* Job
Extract every line of the material below and reproduce it faithfully.

>> start Dataset extract

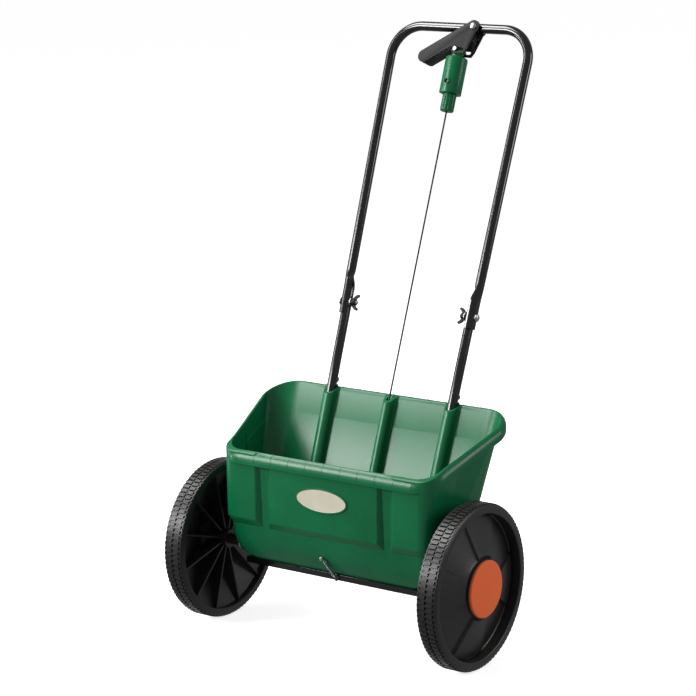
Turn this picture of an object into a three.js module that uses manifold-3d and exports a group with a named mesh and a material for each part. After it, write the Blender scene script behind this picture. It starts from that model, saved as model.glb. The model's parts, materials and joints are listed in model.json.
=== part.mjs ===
// Drop spreader for lawn seed and fertiliser: a hopper on two wheels, pushed by a folding tube handle.
// A lever on the handle pulls a rod, the rod turns a bell crank, and the crank slides a ported
// steel channel under the hopper floor. The right-hand wheel drives the axle and its agitators.
//
// Millimetres, +Z up, +X towards the driven wheel, -Y towards the front panel, +Y towards the handle.
// Everything is laid out from a point on the ground under the middle of the axle, and the finished
// group is then shifted so that its origin is the centre of its footprint.

import * as THREE from 'three';
import { mergeVertices } from 'three/addons/utils/BufferGeometryUtils.js';
import Module from 'manifold-3d';

const wasm = await Module();
wasm.setup();

// ---------------------------------------------------------------- driving dimensions

const GAP = 0.3;                       // air between pieces that touch or run on each other

// wheels: stations along the wheel axis are measured outwards from the middle of the tread
const wheelRadius = 137.5;
const wheelWidth = 36;
const wheelRimDepth = 15;              // radial thickness of the tread ring
const wheelWebThickness = 4;
const wheelWebInset = 20;              // the dished web lies this far behind the outer face at the tread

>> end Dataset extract

* Solution
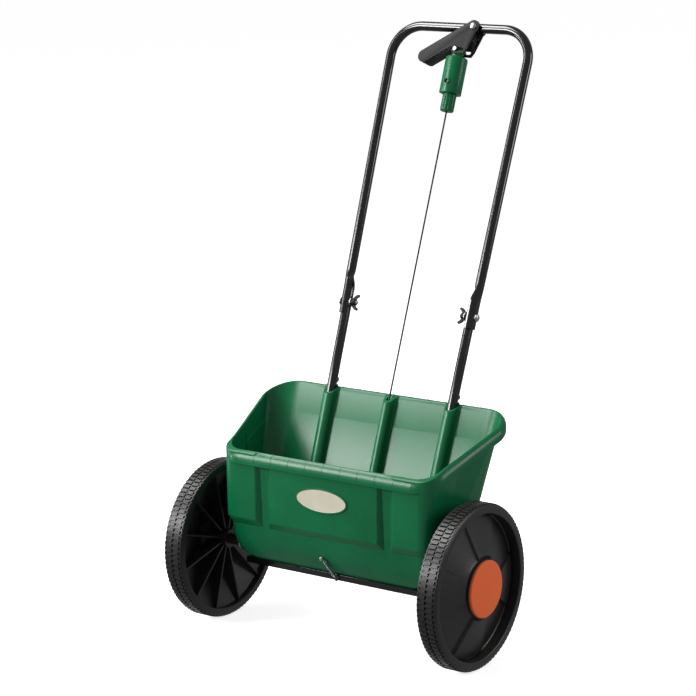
Turn this picture of an object into a three.js module that uses manifold-3d and exports a group with a named mesh and a material for each part. After it, write the Blender scene script behind this picture. It starts from that model, saved as model.glb. The model's parts, materials and joints are listed in model.json.
=== part.mjs ===
// Drop spreader for lawn seed and fertiliser: a hopper on two wheels, pushed by a folding tube handle.
// A lever on the handle pulls a rod, the rod turns a bell crank, and the crank slides a ported
// steel channel under the hopper floor. The right-hand wheel drives the axle and its agitators.
//
// Millimetres, +Z up, +X towards the driven wheel, -Y towards the front panel, +Y towards the handle.
// Everything is laid out from a point on the ground under the middle of the axle, and the finished
// group is then shifted so that its origin is the centre of its footprint.

import * as THREE from 'three';
import { mergeVertices } from 'three/addons/utils/BufferGeometryUtils.js';
import Module from 'manifold-3d';

const wasm = await Module();
wasm.setup();

// ---------------------------------------------------------------- driving dimensions

const GAP = 0.3;                       // air between pieces that touch or run on each other

// wheels: stations along the wheel axis are measured outwards from the middle of the tread
const wheelRadius = 137.5;
const wheelWidth = 36;
const wheelRimDepth = 15;              // radial thickness of the tread ring
const wheelWebThickness = 4;
const wheelWebInset = 20;              // the dished web lies this far behind the outer face at the tread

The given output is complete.